> **Stored data**:

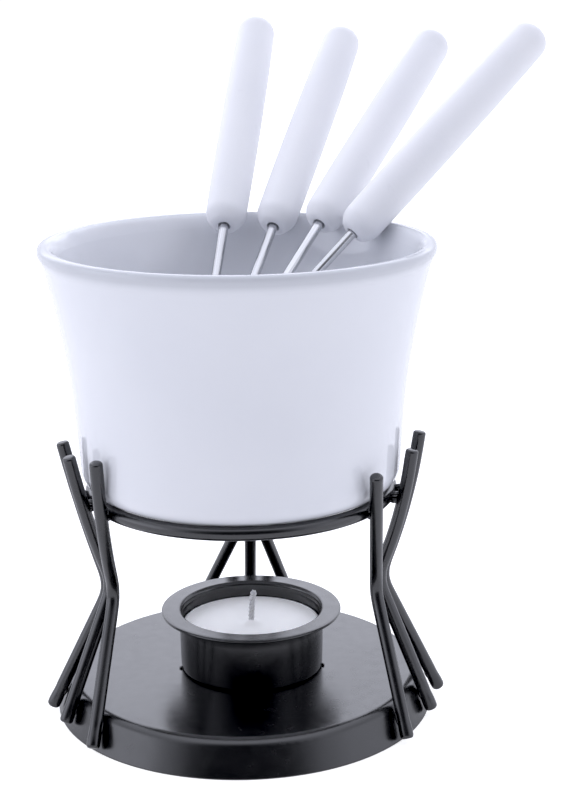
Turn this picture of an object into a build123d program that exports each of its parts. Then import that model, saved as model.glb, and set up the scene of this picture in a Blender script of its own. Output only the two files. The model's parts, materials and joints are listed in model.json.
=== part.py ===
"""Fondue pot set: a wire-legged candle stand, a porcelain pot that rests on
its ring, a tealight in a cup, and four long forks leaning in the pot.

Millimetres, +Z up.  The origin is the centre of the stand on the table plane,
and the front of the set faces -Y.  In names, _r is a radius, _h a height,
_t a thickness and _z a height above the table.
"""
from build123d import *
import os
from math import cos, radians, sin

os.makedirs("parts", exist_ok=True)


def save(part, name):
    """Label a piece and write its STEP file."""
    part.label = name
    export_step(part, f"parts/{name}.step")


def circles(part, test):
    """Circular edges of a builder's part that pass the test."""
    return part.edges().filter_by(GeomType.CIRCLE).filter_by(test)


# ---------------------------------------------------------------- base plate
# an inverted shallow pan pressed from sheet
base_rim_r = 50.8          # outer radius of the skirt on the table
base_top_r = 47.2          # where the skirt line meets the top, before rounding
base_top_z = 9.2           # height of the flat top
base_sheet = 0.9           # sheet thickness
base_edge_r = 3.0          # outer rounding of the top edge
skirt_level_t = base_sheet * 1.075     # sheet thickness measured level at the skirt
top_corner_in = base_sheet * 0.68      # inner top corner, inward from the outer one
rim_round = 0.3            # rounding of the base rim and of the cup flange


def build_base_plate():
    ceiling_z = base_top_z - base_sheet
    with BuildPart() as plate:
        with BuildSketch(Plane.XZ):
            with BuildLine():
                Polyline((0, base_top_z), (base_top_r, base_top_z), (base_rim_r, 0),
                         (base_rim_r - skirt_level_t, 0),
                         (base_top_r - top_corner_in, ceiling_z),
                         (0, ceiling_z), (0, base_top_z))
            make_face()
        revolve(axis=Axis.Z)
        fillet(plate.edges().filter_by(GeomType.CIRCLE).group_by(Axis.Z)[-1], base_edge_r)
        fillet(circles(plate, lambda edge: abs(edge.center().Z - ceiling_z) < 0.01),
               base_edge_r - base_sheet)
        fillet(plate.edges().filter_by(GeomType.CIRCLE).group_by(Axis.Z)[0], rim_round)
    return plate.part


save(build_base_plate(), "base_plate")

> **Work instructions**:
Copy the material above verbatim.

> **Response**:
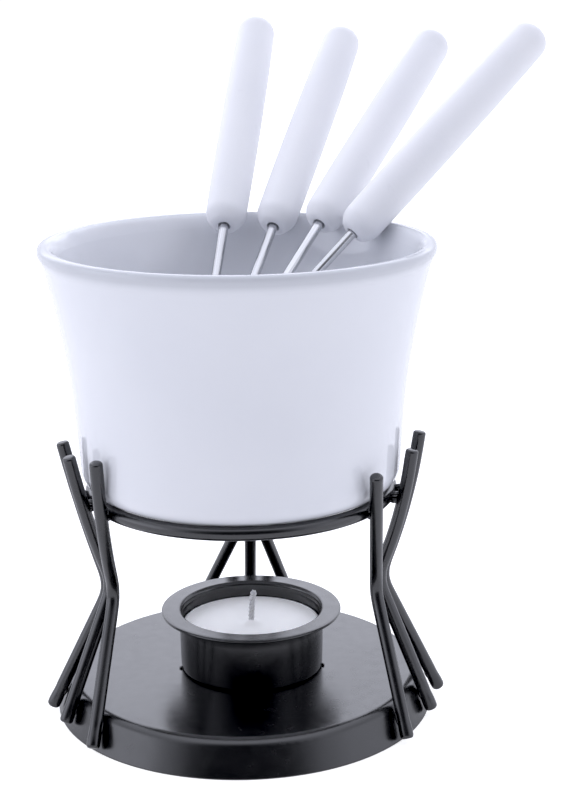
Turn this picture of an object into a build123d program that exports each of its parts. Then import that model, saved as model.glb, and set up the scene of this picture in a Blender script of its own. Output only the two files. The model's parts, materials and joints are listed in model.json.
=== part.py ===
"""Fondue pot set: a wire-legged candle stand, a porcelain pot that rests on
its ring, a tealight in a cup, and four long forks leaning in the pot.

Millimetres, +Z up.  The origin is the centre of the stand on the table plane,
and the front of the set faces -Y.  In names, _r is a radius, _h a height,
_t a thickness and _z a height above the table.
"""
from build123d import *
import os
from math import cos, radians, sin

os.makedirs("parts", exist_ok=True)


def save(part, name):
    """Label a piece and write its STEP file."""
    part.label = name
    export_step(part, f"parts/{name}.step")


def circles(part, test):
    """Circular edges of a builder's part that pass the test."""
    return part.edges().filter_by(GeomType.CIRCLE).filter_by(test)


# ---------------------------------------------------------------- base plate
# an inverted shallow pan pressed from sheet
base_rim_r = 50.8          # outer radius of the skirt on the table
base_top_r = 47.2          # where the skirt line meets the top, before rounding
base_top_z = 9.2           # height of the flat top
base_sheet = 0.9           # sheet thickness
base_edge_r = 3.0          # outer rounding of the top edge
skirt_level_t = base_sheet * 1.075     # sheet thickness measured level at the skirt
top_corner_in = base_sheet * 0.68      # inner top corner, inward from the outer one
rim_round = 0.3            # rounding of the base rim and of the cup flange


def build_base_plate():
    ceiling_z = base_top_z - base_sheet
    with BuildPart() as plate:
        with BuildSketch(Plane.XZ):
            with BuildLine():
                Polyline((0, base_top_z), (base_top_r, base_top_z), (base_rim_r, 0),
                         (base_rim_r - skirt_level_t, 0),
                         (base_top_r - top_corner_in, ceiling_z),
                         (0, ceiling_z), (0, base_top_z))
            make_face()
        revolve(axis=Axis.Z)
        fillet(plate.edges().filter_by(GeomType.CIRCLE).group_by(Axis.Z)[-1], base_edge_r)
        fillet(circles(plate, lambda edge: abs(edge.center().Z - ceiling_z) < 0.01),
               base_edge_r - base_sheet)
        fillet(plate.edges().filter_by(GeomType.CIRCLE).group_by(Axis.Z)[0], rim_round)
    return plate.part


save(build_base_plate(), "base_plate")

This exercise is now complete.